THE EXERCISE: Find the string "members" in the listing and report every line that has it.

::: RECORDED INFORMATION

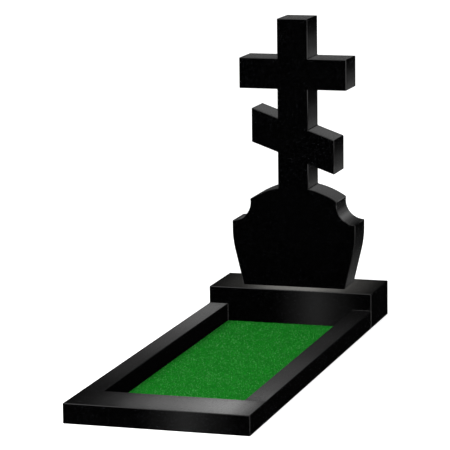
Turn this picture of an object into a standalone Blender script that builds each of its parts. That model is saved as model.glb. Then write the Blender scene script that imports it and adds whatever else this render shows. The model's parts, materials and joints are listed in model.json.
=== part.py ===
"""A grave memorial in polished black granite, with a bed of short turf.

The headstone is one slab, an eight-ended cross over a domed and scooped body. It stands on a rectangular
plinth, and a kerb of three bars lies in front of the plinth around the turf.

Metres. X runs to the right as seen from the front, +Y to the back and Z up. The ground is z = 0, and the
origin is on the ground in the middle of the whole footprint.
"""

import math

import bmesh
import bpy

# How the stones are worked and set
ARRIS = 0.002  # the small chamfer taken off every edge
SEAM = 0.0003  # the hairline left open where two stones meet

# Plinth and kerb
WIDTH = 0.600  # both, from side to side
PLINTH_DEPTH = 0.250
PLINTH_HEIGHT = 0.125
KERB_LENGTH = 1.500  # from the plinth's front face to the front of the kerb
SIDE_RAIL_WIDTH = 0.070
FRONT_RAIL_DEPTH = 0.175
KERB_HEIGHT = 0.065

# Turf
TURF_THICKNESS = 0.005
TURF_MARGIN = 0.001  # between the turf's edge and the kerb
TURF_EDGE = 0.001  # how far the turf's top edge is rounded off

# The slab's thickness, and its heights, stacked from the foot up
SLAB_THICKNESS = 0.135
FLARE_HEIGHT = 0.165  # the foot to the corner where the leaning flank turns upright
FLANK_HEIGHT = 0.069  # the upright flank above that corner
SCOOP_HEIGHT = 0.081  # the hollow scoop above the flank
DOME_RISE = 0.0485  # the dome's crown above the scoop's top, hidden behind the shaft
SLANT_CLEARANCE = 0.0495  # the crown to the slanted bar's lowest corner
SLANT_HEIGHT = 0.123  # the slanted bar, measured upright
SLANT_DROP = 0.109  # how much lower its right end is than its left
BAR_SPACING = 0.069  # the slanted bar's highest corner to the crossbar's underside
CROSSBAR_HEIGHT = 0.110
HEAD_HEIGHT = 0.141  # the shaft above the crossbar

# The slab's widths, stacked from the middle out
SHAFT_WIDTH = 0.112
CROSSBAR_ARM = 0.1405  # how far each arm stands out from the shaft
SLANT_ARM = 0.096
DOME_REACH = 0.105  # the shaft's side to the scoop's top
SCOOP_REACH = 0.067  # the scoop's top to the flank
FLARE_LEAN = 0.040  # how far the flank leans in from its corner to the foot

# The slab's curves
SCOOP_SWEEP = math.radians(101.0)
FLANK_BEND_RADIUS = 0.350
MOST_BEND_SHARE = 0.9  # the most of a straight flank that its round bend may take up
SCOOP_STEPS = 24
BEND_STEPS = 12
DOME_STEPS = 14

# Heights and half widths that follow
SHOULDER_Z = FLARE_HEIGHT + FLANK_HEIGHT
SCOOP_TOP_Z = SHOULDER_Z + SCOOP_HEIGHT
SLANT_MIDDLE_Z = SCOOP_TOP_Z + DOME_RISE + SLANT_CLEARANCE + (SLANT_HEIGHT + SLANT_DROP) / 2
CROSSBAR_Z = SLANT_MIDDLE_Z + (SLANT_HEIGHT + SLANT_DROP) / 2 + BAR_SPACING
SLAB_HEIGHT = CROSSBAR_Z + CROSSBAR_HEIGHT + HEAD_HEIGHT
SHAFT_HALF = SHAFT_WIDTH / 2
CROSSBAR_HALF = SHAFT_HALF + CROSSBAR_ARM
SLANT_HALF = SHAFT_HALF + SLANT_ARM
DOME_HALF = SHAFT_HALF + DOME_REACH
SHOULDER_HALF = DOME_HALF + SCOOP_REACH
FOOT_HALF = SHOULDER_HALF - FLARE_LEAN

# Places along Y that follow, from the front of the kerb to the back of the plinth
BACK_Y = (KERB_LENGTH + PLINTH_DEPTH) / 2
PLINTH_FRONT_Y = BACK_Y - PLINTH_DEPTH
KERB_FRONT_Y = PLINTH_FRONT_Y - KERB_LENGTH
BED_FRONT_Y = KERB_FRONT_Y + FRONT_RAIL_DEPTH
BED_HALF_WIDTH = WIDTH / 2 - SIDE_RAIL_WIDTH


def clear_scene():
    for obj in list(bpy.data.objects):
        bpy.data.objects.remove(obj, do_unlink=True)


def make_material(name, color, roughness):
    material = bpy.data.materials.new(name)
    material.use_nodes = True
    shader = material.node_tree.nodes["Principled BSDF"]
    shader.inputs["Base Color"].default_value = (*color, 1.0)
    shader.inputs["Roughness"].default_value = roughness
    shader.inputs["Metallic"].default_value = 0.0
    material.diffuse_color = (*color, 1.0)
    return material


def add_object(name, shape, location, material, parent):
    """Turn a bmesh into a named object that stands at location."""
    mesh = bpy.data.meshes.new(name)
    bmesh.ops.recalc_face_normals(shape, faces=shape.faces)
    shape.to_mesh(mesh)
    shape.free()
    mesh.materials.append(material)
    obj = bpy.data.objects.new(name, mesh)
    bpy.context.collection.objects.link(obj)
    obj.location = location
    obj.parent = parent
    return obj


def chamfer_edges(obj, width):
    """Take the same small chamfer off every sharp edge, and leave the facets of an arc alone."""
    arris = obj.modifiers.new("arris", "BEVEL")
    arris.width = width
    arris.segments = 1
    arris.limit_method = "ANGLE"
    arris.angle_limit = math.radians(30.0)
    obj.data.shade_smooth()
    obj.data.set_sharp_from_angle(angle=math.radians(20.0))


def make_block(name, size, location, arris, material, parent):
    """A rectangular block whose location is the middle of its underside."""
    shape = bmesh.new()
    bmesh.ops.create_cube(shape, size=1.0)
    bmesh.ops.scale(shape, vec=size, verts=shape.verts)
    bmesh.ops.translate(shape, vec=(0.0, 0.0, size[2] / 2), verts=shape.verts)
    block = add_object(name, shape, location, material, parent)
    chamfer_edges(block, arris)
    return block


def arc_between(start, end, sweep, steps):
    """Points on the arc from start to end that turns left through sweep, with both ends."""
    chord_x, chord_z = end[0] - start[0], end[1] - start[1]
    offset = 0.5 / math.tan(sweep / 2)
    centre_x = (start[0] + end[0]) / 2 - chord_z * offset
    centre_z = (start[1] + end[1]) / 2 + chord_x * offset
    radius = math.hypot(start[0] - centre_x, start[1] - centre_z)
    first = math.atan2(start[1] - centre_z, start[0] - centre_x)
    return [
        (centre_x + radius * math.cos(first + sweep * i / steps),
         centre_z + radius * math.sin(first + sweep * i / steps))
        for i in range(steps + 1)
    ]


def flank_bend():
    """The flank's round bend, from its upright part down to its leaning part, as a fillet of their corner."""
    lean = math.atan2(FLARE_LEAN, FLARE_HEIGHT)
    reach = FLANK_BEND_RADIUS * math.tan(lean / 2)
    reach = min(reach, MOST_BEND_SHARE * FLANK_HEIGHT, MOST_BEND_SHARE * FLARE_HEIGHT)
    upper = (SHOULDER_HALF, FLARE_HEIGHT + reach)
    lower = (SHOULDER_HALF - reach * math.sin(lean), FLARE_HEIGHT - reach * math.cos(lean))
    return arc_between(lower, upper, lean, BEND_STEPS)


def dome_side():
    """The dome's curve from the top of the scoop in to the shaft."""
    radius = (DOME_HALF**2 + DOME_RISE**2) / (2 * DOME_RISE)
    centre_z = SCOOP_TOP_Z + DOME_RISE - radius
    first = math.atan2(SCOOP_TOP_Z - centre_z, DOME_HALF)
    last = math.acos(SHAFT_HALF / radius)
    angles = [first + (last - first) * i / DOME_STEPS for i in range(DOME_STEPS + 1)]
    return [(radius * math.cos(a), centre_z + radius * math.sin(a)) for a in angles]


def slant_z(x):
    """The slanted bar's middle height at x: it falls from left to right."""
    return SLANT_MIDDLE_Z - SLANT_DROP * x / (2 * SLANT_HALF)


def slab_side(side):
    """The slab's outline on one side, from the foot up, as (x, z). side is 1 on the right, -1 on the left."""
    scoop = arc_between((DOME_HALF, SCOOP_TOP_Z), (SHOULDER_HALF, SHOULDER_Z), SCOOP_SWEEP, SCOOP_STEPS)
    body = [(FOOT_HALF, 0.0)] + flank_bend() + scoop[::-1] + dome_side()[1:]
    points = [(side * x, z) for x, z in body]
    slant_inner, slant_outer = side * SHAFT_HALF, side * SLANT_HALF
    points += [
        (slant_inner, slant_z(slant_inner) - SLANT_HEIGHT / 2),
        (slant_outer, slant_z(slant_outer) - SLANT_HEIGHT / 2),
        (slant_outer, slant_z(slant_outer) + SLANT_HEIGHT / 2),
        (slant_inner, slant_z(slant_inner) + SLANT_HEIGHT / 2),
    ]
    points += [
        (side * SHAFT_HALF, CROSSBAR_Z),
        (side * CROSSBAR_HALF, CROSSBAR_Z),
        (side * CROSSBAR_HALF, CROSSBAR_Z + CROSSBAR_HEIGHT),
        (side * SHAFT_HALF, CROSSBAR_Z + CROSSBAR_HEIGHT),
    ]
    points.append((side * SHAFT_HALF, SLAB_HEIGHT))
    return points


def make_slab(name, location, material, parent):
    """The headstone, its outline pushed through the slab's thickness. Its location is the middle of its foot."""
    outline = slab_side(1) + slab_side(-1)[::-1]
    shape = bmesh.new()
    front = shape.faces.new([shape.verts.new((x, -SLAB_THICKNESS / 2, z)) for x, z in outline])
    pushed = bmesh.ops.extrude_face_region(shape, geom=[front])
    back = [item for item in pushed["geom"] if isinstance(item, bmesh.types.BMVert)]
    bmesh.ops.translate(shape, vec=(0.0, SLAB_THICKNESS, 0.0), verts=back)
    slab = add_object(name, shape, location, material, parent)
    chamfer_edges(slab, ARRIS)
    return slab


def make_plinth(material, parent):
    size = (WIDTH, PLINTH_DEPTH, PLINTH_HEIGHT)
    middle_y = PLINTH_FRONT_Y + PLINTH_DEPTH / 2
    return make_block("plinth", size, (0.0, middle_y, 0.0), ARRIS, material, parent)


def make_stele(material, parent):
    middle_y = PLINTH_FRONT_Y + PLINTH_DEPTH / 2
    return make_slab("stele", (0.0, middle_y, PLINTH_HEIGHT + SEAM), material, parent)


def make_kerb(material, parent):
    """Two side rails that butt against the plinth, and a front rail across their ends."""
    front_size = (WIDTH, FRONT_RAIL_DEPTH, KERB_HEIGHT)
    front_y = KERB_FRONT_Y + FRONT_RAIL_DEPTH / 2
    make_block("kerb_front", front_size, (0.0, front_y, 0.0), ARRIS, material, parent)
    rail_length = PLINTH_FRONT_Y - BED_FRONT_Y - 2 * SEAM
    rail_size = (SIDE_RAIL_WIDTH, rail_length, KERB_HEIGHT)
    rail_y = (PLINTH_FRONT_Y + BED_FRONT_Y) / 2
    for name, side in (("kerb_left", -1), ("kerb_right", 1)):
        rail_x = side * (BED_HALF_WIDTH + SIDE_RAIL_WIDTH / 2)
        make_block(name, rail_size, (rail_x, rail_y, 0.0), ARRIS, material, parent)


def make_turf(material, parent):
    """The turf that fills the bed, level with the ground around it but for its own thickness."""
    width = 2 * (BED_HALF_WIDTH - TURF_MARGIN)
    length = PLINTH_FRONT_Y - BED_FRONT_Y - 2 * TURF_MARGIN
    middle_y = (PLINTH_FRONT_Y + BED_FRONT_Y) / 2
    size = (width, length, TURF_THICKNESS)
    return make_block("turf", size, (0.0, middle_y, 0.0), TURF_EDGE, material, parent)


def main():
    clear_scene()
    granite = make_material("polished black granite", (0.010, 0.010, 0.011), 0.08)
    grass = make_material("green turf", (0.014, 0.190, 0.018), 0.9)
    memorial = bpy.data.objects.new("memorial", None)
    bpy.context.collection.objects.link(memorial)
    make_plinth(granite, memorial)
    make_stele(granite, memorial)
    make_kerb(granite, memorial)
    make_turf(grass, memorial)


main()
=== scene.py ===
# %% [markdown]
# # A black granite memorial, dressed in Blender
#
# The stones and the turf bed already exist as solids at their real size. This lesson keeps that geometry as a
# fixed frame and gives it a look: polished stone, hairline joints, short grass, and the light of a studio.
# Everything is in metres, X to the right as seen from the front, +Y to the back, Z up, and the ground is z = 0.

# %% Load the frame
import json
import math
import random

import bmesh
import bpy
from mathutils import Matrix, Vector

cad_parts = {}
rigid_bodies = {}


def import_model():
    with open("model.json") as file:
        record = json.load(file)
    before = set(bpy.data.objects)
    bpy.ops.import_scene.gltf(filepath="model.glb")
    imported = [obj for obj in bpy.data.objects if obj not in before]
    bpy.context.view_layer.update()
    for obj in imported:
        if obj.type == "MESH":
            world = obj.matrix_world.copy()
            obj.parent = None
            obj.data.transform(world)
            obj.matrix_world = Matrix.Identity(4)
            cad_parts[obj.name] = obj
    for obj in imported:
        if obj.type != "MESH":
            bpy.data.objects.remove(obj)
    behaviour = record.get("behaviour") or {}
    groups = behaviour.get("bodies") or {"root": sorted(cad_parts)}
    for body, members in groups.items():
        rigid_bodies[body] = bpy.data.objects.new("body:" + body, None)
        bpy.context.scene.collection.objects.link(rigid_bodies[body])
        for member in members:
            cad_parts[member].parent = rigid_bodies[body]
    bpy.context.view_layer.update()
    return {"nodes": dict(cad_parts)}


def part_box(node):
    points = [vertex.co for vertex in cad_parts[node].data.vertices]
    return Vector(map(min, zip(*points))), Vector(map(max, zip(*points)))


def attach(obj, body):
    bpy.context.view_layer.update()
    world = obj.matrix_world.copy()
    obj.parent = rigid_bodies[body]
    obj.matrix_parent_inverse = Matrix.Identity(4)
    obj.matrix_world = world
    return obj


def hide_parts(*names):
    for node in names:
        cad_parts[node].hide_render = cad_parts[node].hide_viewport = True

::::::

RESPONSE:
    for body, members in groups.items():
        for member in members:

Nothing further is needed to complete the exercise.